To create an ext2fs file system, the following command is used :

mke2fs -m 0 /dev/ram0
The -m 0 option keeps mke2fs from reserving any space on the file system for the root user. This makes the complete ramdisk space available to any regular user.

To mount the ramdisk :

mkdir /mnt/RAMDISK
mount /dev/ram0 /mnt/RAMDISK

Now RAMDISK can used as a regular directory. You can read, write, delete and modify files on the RAMDISK as if you are working on a regular hard disk. Linux would handle it as if it were handling a regular directory on the disk. The difference between RAMDISK and normal DISK would be invisible to a regular user.

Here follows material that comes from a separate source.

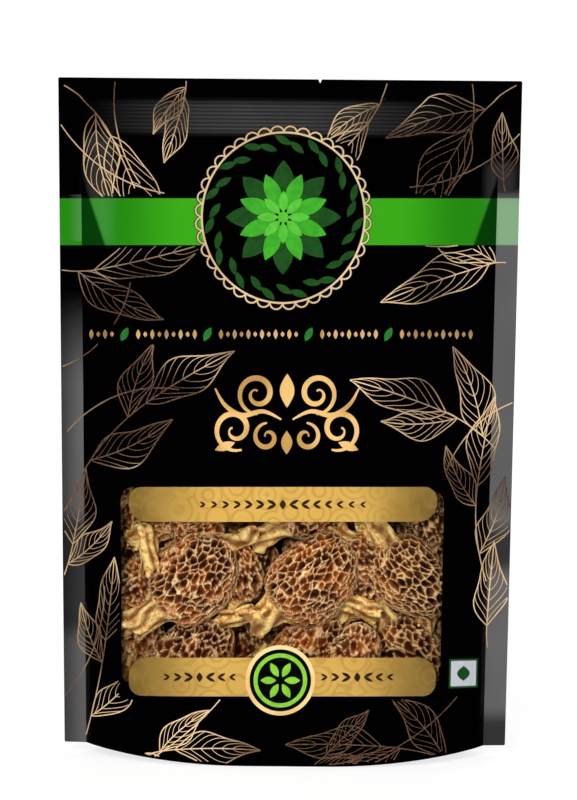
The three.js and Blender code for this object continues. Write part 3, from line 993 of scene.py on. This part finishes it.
def labels():
    gold = gold_label_finish()
    dark = plain_finish("label_brown_ink", rgb(52, 32, 12), rgb(38, 24, 10), 0.5)
    dress(patch("top_banner", TOP_BANNER, 0.12, 0.05), "gold_label", gold, "banner_top")
    dress(patch("low_banner", LOW_BANNER, 0.12, 0.05), "gold_label", gold, "banner_low")
    banner_ornament("top_banner_ornament", TOP_BANNER[0], TOP_BANNER[1], 29, dark)
    banner_ornament("low_banner_ornament_left", -31, LOW_BANNER[1], 12, dark)
    banner_ornament("low_banner_ornament_right", 26, LOW_BANNER[1], 14, dark)

    foil = line_finish("seal_gold", rgb(240, 204, 140), rgb(222, 180, 108), 0.35, 0.65, 90)
    black = plain_finish("seal_black", INK_BLACK, rgb(9, 9, 10), 0.35)
    lime = plain_finish("seal_lime", rgb(132, 200, 36), rgb(112, 184, 28), 0.45)
    middle = Vector((SEAL_U, SEAL_V))
    dress(disc("seal_disc", middle, SEAL_RADIUS, 0.12, 0.25), "seal_foil", foil, "round_seal")
    dress(disc("seal_black_disc", middle, 11.1, 0.05, 0.38), "seal_foil", black)
    dress(disc("seal_lime_ring", middle, 9.7, 0.05, 0.44, 8.2), "seal_foil", lime)
    petals = [(middle + direction(a) * 1.5, a, 5.6, 2.6, 0.8) for a in steps(0, 300, 5)]
    dress(blades("seal_petals", petals, 0.44), "seal_foil", lime)

    white = plain_finish("mark_white", rgb(200, 202, 210), rgb(190, 192, 200), 0.4)
    green = plain_finish("mark_green", rgb(8, 84, 16), rgb(6, 72, 14), 0.4)
    frame_shape = (MARK[0], MARK[1], MARK[2] + 1.4, MARK[3] + 1.4, 0.4, 0.4)
    printed(patch("mark_frame", frame_shape, 0.05, 0.02), green)
    printed(patch("mark_square", MARK, 0.05, 0.08), white)
    lozenge = ((MARK[0], MARK[1] - 2.6), 90, 5.2, 4.6, 0.9)
    printed(blades("mark_lozenge", [lozenge], 0.14), green)


# The morels

NEAR_MORELS = [
    (-35.5, -7, 60.5, 41, 45, 28, 16), (5.5, -8, 61.5, 41, 46, 29, 17), (41, -5, 68, -52, 43, 26, 14),
    (-35.5, -2, 32.5, 41, 43, 26, 15), (5.5, -2, 33.5, 41, 44, 27, 16), (41, -1, 40, -52, 40, 24, 13),
    (-35.5, -1.5, 88.5, 41, 43, 26, 14), (5.5, -1.5, 89.5, 41, 44, 27, 15), (43, 0, 97, -52, 40, 24, 12),
]
MIDDLE_MORELS = [
    (-56, 5, 70, 75, 24, 14, 7), (-58, -2, 97, 80, 28, 17, 8), (-14, 6, 58, 60, 36, 21, 12),
    (24, 7, 61, -50, 36, 21, 11), (-15, 6.5, 84, 30, 30, 16, 10), (-56, 0.5, 45, 100, 28, 16, 8),
    (22, -13.5, 36, 60, 30, 18, 9), (-15, 11.5, 35, 70, 32, 18, 10), (22, 7.5, 88, -40, 30, 18, 9),
    (55, 5, 50, 80, 26, 15, 7), (-30, 12, 64, 80, 34, 20, 10), (6, 12.5, 62, 80, 34, 20, 10),
]
UPPER_MORELS = [(-30, 0, 124, 10, 42, 24, 15), (14, 0, 123, -8, 42, 24, 15), (45, 0, 139, 15, 32, 18, 9)]
# From the tip to the cut end of the stem, and into its hollow: share of the length, share of half the width
MOREL_PROFILE = [
    (0.0, 0.0), (0.02, 0.3), (0.08, 0.58), (0.18, 0.82), (0.32, 0.97), (0.45, 1.0), (0.58, 0.92),
    (0.68, 0.76), (0.735, 0.52), (0.77, 0.38), (0.86, 0.33), (0.95, 0.36), (1.0, 0.42), (0.995, 0.32),
    (0.95, 0.22), (0.88, 0.16), (0.87, 0.0),
]
CAP_END = 0.735
# Broken stems and caps that lie loose between the morels, and the profile of such a stem
LOOSE_STEMS = [
    (-48, -8, 75, 100, 17, 8, 7), (-16, -6, 78, 24, 13, 7, 6), (-17, -5.5, 50, 14, 13, 7, 6),
    (25, -6, 54, 158, 15, 8, 6), (29, -5, 82, 110, 14, 7, 6),
]
LOOSE_CAPS = [
    (-51, -3, 57, 66, 29, 20, 9), (-47, -3, 86, 60, 26, 17, 8), (25, -5, 73, -50, 26, 17, 8),
    (50, -2, 58, 84, 28, 18, 8), (-17, -4, 62, 80, 28, 18, 8), (23, -3, 56, 60, 26, 17, 8),
    (50, -2, 82, 84, 26, 17, 8), (-33, -4, 76, 30, 26, 16, 8), (-53, 5, 84, 80, 30, 18, 8),
    (-42, 7, 74, 70, 30, 20, 8), (-52, 2, 38, 82, 28, 18, 8), (-1, 7, 43, 60, 30, 20, 8),
    (41, 8, 79, 70, 32, 20, 8), (54, 3, 70, 88, 30, 16, 8),
]
STEM_PROFILE = [
    (0.0, 0.0), (0.01, 0.45), (0.06, 0.74), (0.3, 0.8), (0.6, 0.78), (0.88, 0.9), (1.0, 1.0), (0.99, 0.8),
    (0.92, 0.62), (0.86, 0.4), (0.85, 0.0),
]
PIT_DEPTH = 1.5
CELL_LENGTH = 3.5
CELL_WIDTH = 2.3
CREST_EDGE = 0.12


def morel(name, row, segments, rings, seed, outline=MOREL_PROFILE, cap_end=CAP_END):
    x, y, z, turn, length, width, thick = row
    deselect()
    bpy.ops.mesh.primitive_uv_sphere_add(segments=segments, ring_count=rings, radius=1)
    obj = added(name)
    profile = evenly([(s * length, r * width / 2) for s, r in outline], rings)
    hollow_from = max(range(rings + 1), key=lambda k: profile[k].x)
    ridges, depths, stems = [], [], []
    flat = thick / width
    cos_turn, sin_turn = cos(radians(turn)), sin(radians(turn))
    shift = Vector((11.3 * seed, 5.7 * seed, 8.9 * seed))
    for vertex in obj.data.vertices:
        k = round(rings * acos(max(-1, min(1, vertex.co.z))) / pi)
        angle = atan2(vertex.co.y, vertex.co.x)
        run = profile[min(k + 1, rings)] - profile[max(k - 1, 0)]
        run.normalize()
        s, r = profile[k].x / length, profile[k].y
        outward = Vector((run.y, run.x * cos(angle), run.x * sin(angle)))
        place = Vector((length / 2 - profile[k].x, r * cos(angle) * flat, r * sin(angle)))
        spot = place + shift
        on_stem = smooth(cap_end - 0.03, cap_end + 0.03, s)
        warp = noise.noise_vector(spot / 7) * 0.4
        cell = Vector((place.x / CELL_LENGTH, place.y / CELL_WIDTH, place.z / CELL_WIDTH)) + warp + shift
        near = noise.voronoi(cell)[0]
        edge = near[1] - near[0] + 0.07 * noise.noise(spot * 1.3)
        soft = noise.noise(spot / 9)
        ragged = noise.noise(spot * 0.9)
        pit = -PIT_DEPTH * smooth(0.04, 0.3, edge) * (0.9 + 0.5 * ragged)
        fold = 0.5 * sin(4 * angle + 7 * soft) + 0.5 * noise.noise(spot / 4)
        height = mix(pit + 0.9 * soft + 0.4 * ragged, fold + 0.15 * ragged, on_stem)
        if k > hollow_from:
            height *= -0.3
        place += outward * height
        if s > 0.9:
            torn = noise.noise(Vector((2.2 * cos(angle), 2.2 * sin(angle), 3.3 * seed)))
            place.x += 2.6 * torn * smooth(0.9, 1.0, s)
        place.z += 0.05 * length * ((2 * place.x / length) ** 2 - 0.4)
        vertex.co = Vector((
            x + place.x * cos_turn - place.z * sin_turn,
            y + place.y,
            z + place.x * sin_turn + place.z * cos_turn,
        )) * MM
        ridges.append(1 - smooth(0.02, CREST_EDGE, edge))
        # how deep each point lies in its pit or fold; the finish darkens by it, partly as painted shade
        depths.append(mix(smooth(0.12, 0.42, edge), smooth(0.3, -0.6, fold), on_stem))
        stems.append(on_stem)
    for label, values in (("ridge", ridges), ("depth", depths), ("stem", stems)):
        obj.data.attributes.new(label, "FLOAT", "POINT").data.foreach_set("value", values)
    face_outward(obj)
    bpy.ops.object.shade_smooth()
    return obj


def filling():
    """The morels, and the loose stems and caps that fill the gaps between them."""
    skin = morel_finish()
    for i, row in enumerate(LOOSE_STEMS):
        dress(morel(f"loose_stem_{i + 1}", row, 72, 48, i + 41, STEM_PROFILE, -1), "dried_morel", skin)
    for i, row in enumerate(LOOSE_CAPS):
        dress(morel(f"loose_cap_{i + 1}", row, 84, 60, i + 61), "dried_morel", skin)
    share = 1.0
    sizes = [(240, 170)] * 3 + [(150, 110)] * 6 + [(80, 58)] * len(MIDDLE_MORELS)
    sizes += [(60, 44)] * len(UPPER_MORELS)
    for i, (row, size) in enumerate(zip(NEAR_MORELS + MIDDLE_MORELS + UPPER_MORELS, sizes)):
        segments, rings = [round(count * share) for count in size]
        node = f"morel_{i + 1:02d}"
        dress(morel(f"dried_{node}", row, segments, rings, i + 1), "dried_morel", skin, node)


# Light, floor and camera

def aimed(kind, name, place, target):
    """A light that faces its target and that the camera never sees."""
    place = Vector(place)
    bpy.ops.object.light_add(type=kind, location=place)
    obj = bpy.context.object
    obj.name = name
    obj.rotation_euler = (place - Vector(target)).to_track_quat("Z", "Y").to_euler()
    obj.visible_camera = False
    return obj


def lamp(name, place, target, size, radiance, lighting):
    """A rectangular lamp of even radiance. It gives light, or it only shows as a reflection."""
    obj = aimed("AREA", name, place, target)
    obj.data.shape = "RECTANGLE"
    obj.data.size, obj.data.size_y = size
    obj.data.energy = radiance * pi * size[0] * size[1]
    obj.visible_diffuse = lighting
    obj.visible_glossy = not lighting


def lights():
    lamp("key", (-0.9, -1.3, 1.5), (0, 0, 0.1), (0.4, 0.4), 26.0, True)
    lamp("fill", (1.3, -1.3, 0.7), (0, 0, 0.1), (0.9, 0.9), 1.2, True)
    lamp("front", (-0.3, -2.4, 0.9), (0, 0, 0.08), (0.4, 0.4), 10.0, True)
    lamp("top", (0, 0.1, 2.2), (0, 0.1, 0), (3.0, 3.0), 1.0, True)
    lamp("back_key", (0.8, 1.5, 1.2), (0, 0, 0.1), (0.7, 0.7), 5.0, True)
    lamp("left_box", (-1.1, 0.45, 0.5), (0, 0, 0.12), (0.35, 1.0), 2.0, False)
    lamp("right_box", (1.1, 0.45, 0.5), (0, 0, 0.12), (0.35, 1.0), 3.0, False)
    lamp("back_box", (0.5, 1.2, 0.7), (0, 0, 0.12), (0.6, 0.6), 2.0, False)


def window_lamp():
    """A narrow spot that reaches the morels through the window, from beside the camera."""
    obj = aimed("SPOT", "window_lamp", (-0.5, -2.4, 1.0), (0, 0, 0.062))
    obj.data.energy = 130
    obj.data.spot_size = radians(3.4)
    obj.data.spot_blend = 0.4
    obj.data.shadow_soft_size = 0.05
    obj.visible_glossy = False


def world():
    """White to the camera, dark in reflections, and soft grey as light."""
    space = bpy.data.worlds.new("studio")
    bpy.context.scene.world = space
    space.use_nodes = True
    tree = space.node_tree
    background = tree.nodes["Background"]
    path = tree.nodes.new("ShaderNodeLightPath")
    unseen = calc(tree, "SUBTRACT", 1.0, path.outputs["Is Camera Ray"])
    dull = times(tree, unseen, calc(tree, "SUBTRACT", 1.0, path.outputs["Is Glossy Ray"]))
    strength = scaled(tree, dull, 0.3, path.outputs["Is Camera Ray"])
    background.inputs["Color"].default_value = (1, 1, 1, 1)
    tree.links.new(strength, background.inputs["Strength"])


def floor_finish():
    """Pale paper that glows a little, so that shadows on it stay soft."""
    material, tree, shader = finish("floor_paper", Roughness=0.9, Emission_Strength=0.765)
    place = object_place(tree)[0]
    fibre = ease(tree, speckle(tree, place, 30, 4), 0.3, 0.7)
    paint(tree, shader, blend(tree, fibre, rgb(150, 150, 150), rgb(145, 145, 145)))
    shader.inputs["Emission Color"].default_value = (1, 1, 1, 1)
    return material


def floor():
    deselect()
    bpy.ops.mesh.primitive_plane_add(size=14, location=(0, 2, -0.0002))
    obj = added("studio_floor")
    obj.data.materials.append(floor_finish())
    obj.visible_glossy = False


def camera():
    elevation = radians(CAMERA_ELEVATION)
    away = Vector((0, -cos(elevation), sin(elevation)))
    bpy.ops.object.camera_add(location=CAMERA_TARGET + away * CAMERA_DISTANCE)
    obj = bpy.context.object
    facing = away.to_track_quat("Z", "Y").to_matrix()
    obj.rotation_euler = (facing @ Matrix.Rotation(radians(CAMERA_ROLL), 3, "Z")).to_euler()
    obj.data.lens = SENSOR * CAMERA_DISTANCE / (IMAGE_HEIGHT / PIXELS_PER_MM * MM)
    obj.data.clip_end = 60
    bpy.context.scene.camera = obj


bpy.context.scene.view_settings.view_transform = "Standard"
camera()
lights()
window_lamp()
world()
floor()

black_film = film_finish()
dress(film_panel("front_film", FRONT), "black_film", black_film, "front_panel")
dress(film_panel("back_film", BACK), "black_film", black_film, "back_panel")
dress(gusset(), "black_film", black_film, "bottom_gusset")
dress(patch("window_film", PANE, 0.1, -0.45), "clear_film", clear_finish(), "window_pane")
zip_finish = plain_finish("zip_plastic", rgb(40, 42, 44), rgb(52, 54, 56), 0.35)
for name in ("zip_front", "zip_back"):
    zip_half = frame["nodes"][name]
    zip_half.data.materials.clear()
    zip_half.data.materials.append(zip_finish)
line_art()
medallion()
flourish()
bead_row()
labels()
filling()

bpy.context.view_layer.update()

One thing has to be kept in the mind that, everything you put on this drive will be gone if you reboot your server. If you unmounted the Ramdisk drive and remounted it, your files will still be there. It is because your system has that much ram set aside for your Ramdisk and will not use it for anything else. If you would like to setup Ramdisk the same next time you boot up, add these lines to your /etc/rc.local files.

mke2fs -m 0 /dev/ram0
mount /dev/ram0 /home/ramdisk
chown sunny.sunny /home/ramdisk

To prevent loss of data, it is advisable to keep a backup of data in RAMDISK on the local HDD.